Project Name: Bayou Grande and Davenport Bayou Water Quality Monitoring Program
Awardee: Escambia High School
Amount Awarded: $10,000

 Teacher and student collecting water sample off of bridge

Students at Escambia High School Marine Science and Environmental Science were engaged in water quality monitoring on Bayou Grande and Bayou Davenport for the purpose of sharing the data in a GIS format with the public and local stakeholders.  This project generated water quality data from four public access points starting at the western end of Bayou Grande all the way to the Eastern end including Bayou Davenport.


Project Name: Bringing Back Our Bayous
Awardee: Booker T. Washington High School
Amount Awarded: $10,000

Booker T. Washington High School Marine Science Academy students were engaged in water quality monitoring on Bayou Texar and Carpenter’s Creek for the purpose of sharing the data in a GIS format with the public and local stakeholders.  This research will build on an existing 10-year citizen science water monitoring project to bring back Bayou Texar. 


Project Name: A Compelling Mini-Series Featuring the Positive Social and Economic Impacts of our Waterways
Awardee: 350 Pensacola
Amount Awarded: $36,000

Ten professionally produced videos were created to document and share the positive social and economic impacts of the Pensacola and Perdido Bays Estuary System. The goal of the series are to raise awareness of these benefits while highlighting key influences, and influencers, driving the future of our waterways. The video topics include: 1) Pensacola and Perdido Bays Estuary Overview; 2) Spotlight on Key Influencers and Partners; 3) Spotlight on Science; 4) Spotlight on Environmental Protection; 5) Spotlight on Education and Outreach; 6) Spotlight on Tourism; 7) Spotlight on Entrepreneurship; 8) Spotlight on Policy and Government; 9) Visions of the Future; 10) Spotlight on How the Community Can Get Involved.
Watch the Videos


Project Name: Wintering Waterfowl Use of the Pensacola and Perdido Bays Estuary System
Awardee: University of West Florida
Amount Awarded: $13,248.89

REsearchers watching waterfowl through spotting scope on beach

Researchers, UWF students, and volunteers from the Francis M. Weston Audubon Society collected and analyzed data from 30 monitoring sites from Orange Beach to Navarre.  Year-to-year fluctuations in the local numbers of waterfowl species may correlate with any number of factors, including seagrass coverage (the primary feeding grounds for some species), human disturbance, large-scale weather patterns, or the health of other regional estuaries. Understanding these relationships will inform environmental management and conservation planning efforts for wintering waterfowl.

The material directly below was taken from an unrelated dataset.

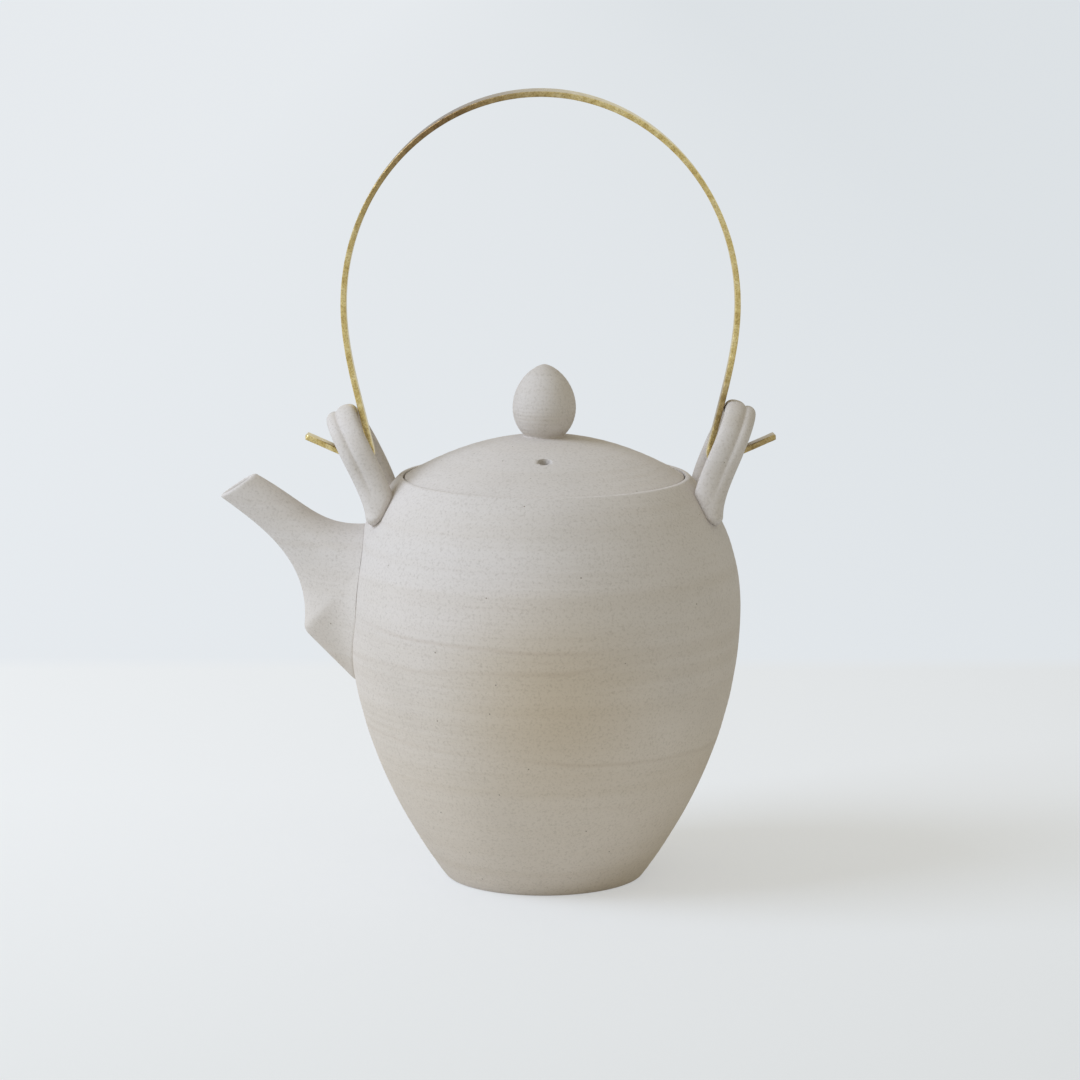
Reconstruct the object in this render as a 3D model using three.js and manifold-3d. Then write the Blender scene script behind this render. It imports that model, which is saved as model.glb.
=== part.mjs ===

Project Name: Escambia Watershed Documentary Project
Awardee: Blackwater Soil and Water Conservation District
Amount Awarded: $25,620 

A documentary was procuded to increase public awareness of water quality issues related to agricultural impacts within the Pensacola and Perdido Bays system watersheds, the connections between upstream activities and downstream impacts to water quality, and the proactive steps taken by a partnership of individuals to protect and improve the watershed. The documentary highlightd the work undertaken by farmers and researchers to plan and implement a variety of conservation practices related to nutrient and sediment reduction in the Sandy Hollow-Pine Barren Creek (Escambia) and Moore Creek (Santa Rosa) watersheds, which drain thousands of acres of highly productive agricultural lands. 

Watch the Documentary

Project Name: Increasing Watershed Responsibility Through a Local Inventory of Microplastics and Educational Community Outreach
Awardee: University of West Florida
Amount Awarded: $19,645.86

 Students in water with dipnets

Samples were taken at 40 locations on Pensacola Bay to provide baseline data on microplastic pollution.  Microplastics are plastic particles smaller than 5mm and have become a major source of pollution in aquatic environments. Dixon School of the Arts and Sciences and UWF students will help collect samples and participate in educational activities.

Read the Report


Project Name: Citizen Science Water Quality and Habitat Monitoring Network: A Path to Connect, Inform, and Educate for Smart Community Resiliency
Awardee: Institute for Human and Machine Cognition (IHMC)
Amount Awarded: $49,567

Tablet screen being held in front of water

The project piloted a citizen science led community resiliency system by teaming citizens and their ubiquitous phones for Pensacola water and habitat monitoring while providing novel approaches of reporting data to help form connection, informing and education between citizens and Pensacola Bay. The project team worked to develop a software ecosystem allowing phone based water spectral fingerprint image capture, along with complementary satellite derived data, coupled to a data visualization and community resilience information system that is comprised of web-based data portal, twitter based reporting and augmented waterside augmented reality. A complimentary activity will be to explore and define a conceptual autonomous adaptive sampling network using AUV’s that can be triggered by the citizen and satellite derived data. The central goal is to enable water management information, generated by the people, toward a transparent and informed shaping of local water management policies.